▶ Goal of the exercise:
Your task is to quote the material that follows, in full and exactly.

——

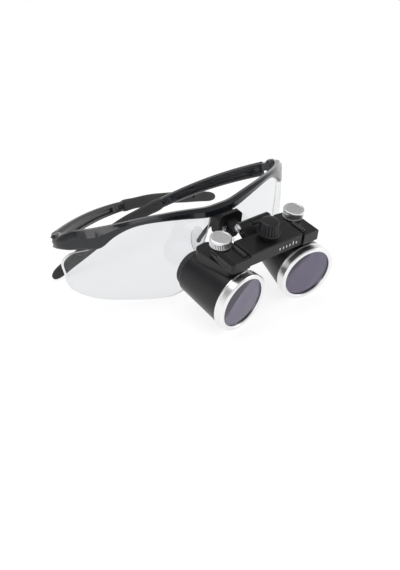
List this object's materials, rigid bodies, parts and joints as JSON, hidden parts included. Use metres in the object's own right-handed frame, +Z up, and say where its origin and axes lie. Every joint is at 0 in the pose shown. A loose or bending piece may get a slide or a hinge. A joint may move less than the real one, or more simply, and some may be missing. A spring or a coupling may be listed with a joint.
{
  "type": "dental loupes",
  "caption": "Flip-up surgical magnifying loupes on half-rim protective spectacles, resting with the temples folded.",
  "frame": {"origin": "on the ground under the centre of the bounding box, with the temples folded and the loupes standing on the rims of the objectives and the lower edges of the lenses", "axes": "+X towards the wearer's left, +Y from the telescopes back towards the wearer, +Z up"},
  "size_m": [0.143, 0.1279, 0.0482],
  "materials": {
    "brow_black": "glossy moulded nylon, bluish black",
    "arm_black": "glossy moulded nylon with lengthwise grooves",
    "bridge_black": "matte moulded nylon",
    "clear_lens": "clear polycarbonate with polished edges",
    "pad_silicone": "soft translucent silicone",
    "bar_black": "black anodised, satin",
    "barrel_black": "black anodised, satin, turned",
    "inner_black": "flat optical black",
    "knob_black": "satin, fluted",
    "gib_black": "satin black",
    "silver_metal": "satin turned, clear anodised",
    "screw_steel": "polished small screws",
    "coated_glass": "multi-coated optical glass, violet reflection",
    "eyecup_rubber": "matte",
    "sleeve_rubber": "matte soft rubber"
  },
  "bodies": {
    "spectacle_front": {"brow_bar": "brow_black", "lens_right": "clear_lens", "lens_left": "clear_lens", "nose_bridge": "bridge_black", "nose_pad_right": "pad_silicone", "nose_pad_left": "pad_silicone", "mount_bracket": "bar_black", "bracket_screw_right": "screw_steel", "bracket_screw_left": "screw_steel", "temple_pin_right": "screw_steel", "temple_pin_left": "screw_steel"},
    "loupe_bar": {"crossbar": "bar_black", "slide_rail": "bar_black", "knob_washer": "bar_black", "flip_pin": "screw_steel"},
    "bar_knob": {"centre_knob": "knob_black"},
    "telescope_right": {"holder_block_right": "bar_black", "clamp_gib_right": "gib_black", "saddle_right": "bar_black", "barrel_right": "barrel_black", "baffle_right": "inner_black", "objective_ring_right": "silver_metal", "objective_lens_right": "coated_glass", "eyecup_right": "eyecup_rubber", "eyepiece_lens_right": "coated_glass"},
    "clamp_screw_right": {"thumb_screw_right": "silver_metal"},
    "temple_right": {"temple_arm_right": "arm_black", "temple_sleeve_right": "sleeve_rubber", "temple_rivet_right": "gib_black"},
    "telescope_left": {"holder_block_left": "bar_black", "clamp_gib_left": "gib_black", "saddle_left": "bar_black", "barrel_left": "barrel_black", "baffle_left": "inner_black", "objective_ring_left": "silver_metal", "objective_lens_left": "coated_glass", "eyecup_left": "eyecup_rubber", "eyepiece_lens_left": "coated_glass"},
    "clamp_screw_left": {"thumb_screw_left": "silver_metal"},
    "temple_left": {"temple_arm_left": "arm_black", "temple_sleeve_left": "sleeve_rubber", "temple_rivet_left": "gib_black"}
  },
  "joints": [
    {"name": "flip_up", "type": "hinge", "parent": "spectacle_front", "child": "loupe_bar", "pos_m": [0, -0.04483, 0.04255], "axis": [-1, 0, 0], "range_deg": [0, 70]},
    {"name": "bar_knob_turn", "type": "hinge", "parent": "loupe_bar", "child": "bar_knob", "pos_m": [0, -0.05477, 0.03881], "axis": [0, -0.2079, 0.9781], "range_deg": [0, 270]},
    {"name": "pupil_slide_right", "type": "slide", "parent": "loupe_bar", "child": "telescope_right", "axis": [-1, 0, 0], "range_m": [0, 0.0045]},
    {"name": "pupil_slide_left", "type": "slide", "parent": "loupe_bar", "child": "telescope_left", "axis": [1, 0, 0], "range_m": [0, 0.0045]},
    {"name": "clamp_turn_right", "type": "hinge", "parent": "telescope_right", "child": "clamp_screw_right", "pos_m": [-0.0219, -0.04773, 0.0403], "axis": [0, -0.2079, 0.9781], "range_deg": [0, 270]},
    {"name": "clamp_turn_left", "type": "hinge", "parent": "telescope_left", "child": "clamp_screw_left", "pos_m": [0.0219, -0.04773, 0.0403], "axis": [0, -0.2079, 0.9781], "range_deg": [0, 270]},
    {"name": "temple_fold_right", "type": "hinge", "parent": "spectacle_front", "child": "temple_right", "pos_m": [-0.0681, 0.0197, 0.0336], "axis": [-0.0185, 0.1469, 0.989], "range_deg": [0, 68.3]},
    {"name": "temple_fold_left", "type": "hinge", "parent": "spectacle_front", "child": "temple_left", "pos_m": [0.0681, 0.0197, 0.0336], "axis": [0.013, -0.1916, -0.9814], "range_deg": [0, 76.2]}
  ],
  "couplings": [
    {"joint": "temple_fold_left", "follows": "temple_fold_right", "ratio": 1.1127}
  ]
}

——

▶ The result:
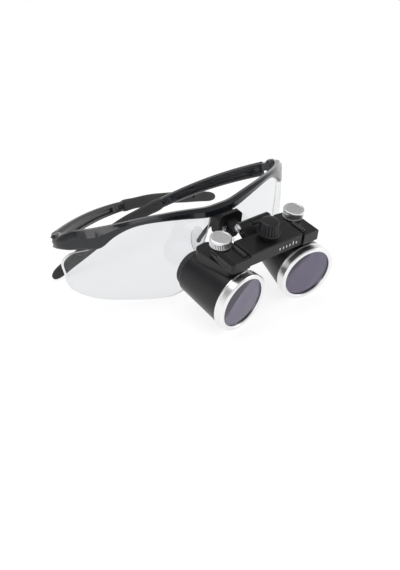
List this object's materials, rigid bodies, parts and joints as JSON, hidden parts included. Use metres in the object's own right-handed frame, +Z up, and say where its origin and axes lie. Every joint is at 0 in the pose shown. A loose or bending piece may get a slide or a hinge. A joint may move less than the real one, or more simply, and some may be missing. A spring or a coupling may be listed with a joint.
{
  "type": "dental loupes",
  "caption": "Flip-up surgical magnifying loupes on half-rim protective spectacles, resting with the temples folded.",
  "frame": {"origin": "on the ground under the centre of the bounding box, with the temples folded and the loupes standing on the rims of the objectives and the lower edges of the lenses", "axes": "+X towards the wearer's left, +Y from the telescopes back towards the wearer, +Z up"},
  "size_m": [0.143, 0.1279, 0.0482],
  "materials": {
    "brow_black": "glossy moulded nylon, bluish black",
    "arm_black": "glossy moulded nylon with lengthwise grooves",
    "bridge_black": "matte moulded nylon",
    "clear_lens": "clear polycarbonate with polished edges",
    "pad_silicone": "soft translucent silicone",
    "bar_black": "black anodised, satin",
    "barrel_black": "black anodised, satin, turned",
    "inner_black": "flat optical black",
    "knob_black": "satin, fluted",
    "gib_black": "satin black",
    "silver_metal": "satin turned, clear anodised",
    "screw_steel": "polished small screws",
    "coated_glass": "multi-coated optical glass, violet reflection",
    "eyecup_rubber": "matte",
    "sleeve_rubber": "matte soft rubber"
  },
  "bodies": {
    "spectacle_front": {"brow_bar": "brow_black", "lens_right": "clear_lens", "lens_left": "clear_lens", "nose_bridge": "bridge_black", "nose_pad_right": "pad_silicone", "nose_pad_left": "pad_silicone", "mount_bracket": "bar_black", "bracket_screw_right": "screw_steel", "bracket_screw_left": "screw_steel", "temple_pin_right": "screw_steel", "temple_pin_left": "screw_steel"},
    "loupe_bar": {"crossbar": "bar_black", "slide_rail": "bar_black", "knob_washer": "bar_black", "flip_pin": "screw_steel"},
    "bar_knob": {"centre_knob": "knob_black"},
    "telescope_right": {"holder_block_right": "bar_black", "clamp_gib_right": "gib_black", "saddle_right": "bar_black", "barrel_right": "barrel_black", "baffle_right": "inner_black", "objective_ring_right": "silver_metal", "objective_lens_right": "coated_glass", "eyecup_right": "eyecup_rubber", "eyepiece_lens_right": "coated_glass"},
    "clamp_screw_right": {"thumb_screw_right": "silver_metal"},
    "temple_right": {"temple_arm_right": "arm_black", "temple_sleeve_right": "sleeve_rubber", "temple_rivet_right": "gib_black"},
    "telescope_left": {"holder_block_left": "bar_black", "clamp_gib_left": "gib_black", "saddle_left": "bar_black", "barrel_left": "barrel_black", "baffle_left": "inner_black", "objective_ring_left": "silver_metal", "objective_lens_left": "coated_glass", "eyecup_left": "eyecup_rubber", "eyepiece_lens_left": "coated_glass"},
    "clamp_screw_left": {"thumb_screw_left": "silver_metal"},
    "temple_left": {"temple_arm_left": "arm_black", "temple_sleeve_left": "sleeve_rubber", "temple_rivet_left": "gib_black"}
  },
  "joints": [
    {"name": "flip_up", "type": "hinge", "parent": "spectacle_front", "child": "loupe_bar", "pos_m": [0, -0.04483, 0.04255], "axis": [-1, 0, 0], "range_deg": [0, 70]},
    {"name": "bar_knob_turn", "type": "hinge", "parent": "loupe_bar", "child": "bar_knob", "pos_m": [0, -0.05477, 0.03881], "axis": [0, -0.2079, 0.9781], "range_deg": [0, 270]},
    {"name": "pupil_slide_right", "type": "slide", "parent": "loupe_bar", "child": "telescope_right", "axis": [-1, 0, 0], "range_m": [0, 0.0045]},
    {"name": "pupil_slide_left", "type": "slide", "parent": "loupe_bar", "child": "telescope_left", "axis": [1, 0, 0], "range_m": [0, 0.0045]},
    {"name": "clamp_turn_right", "type": "hinge", "parent": "telescope_right", "child": "clamp_screw_right", "pos_m": [-0.0219, -0.04773, 0.0403], "axis": [0, -0.2079, 0.9781], "range_deg": [0, 270]},
    {"name": "clamp_turn_left", "type": "hinge", "parent": "telescope_left", "child": "clamp_screw_left", "pos_m": [0.0219, -0.04773, 0.0403], "axis": [0, -0.2079, 0.9781], "range_deg": [0, 270]},
    {"name": "temple_fold_right", "type": "hinge", "parent": "spectacle_front", "child": "temple_right", "pos_m": [-0.0681, 0.0197, 0.0336], "axis": [-0.0185, 0.1469, 0.989], "range_deg": [0, 68.3]},
    {"name": "temple_fold_left", "type": "hinge", "parent": "spectacle_front", "child": "temple_left", "pos_m": [0.0681, 0.0197, 0.0336], "axis": [0.013, -0.1916, -0.9814], "range_deg": [0, 76.2]}
  ],
  "couplings": [
    {"joint": "temple_fold_left", "follows": "temple_fold_right", "ratio": 1.1127}
  ]
}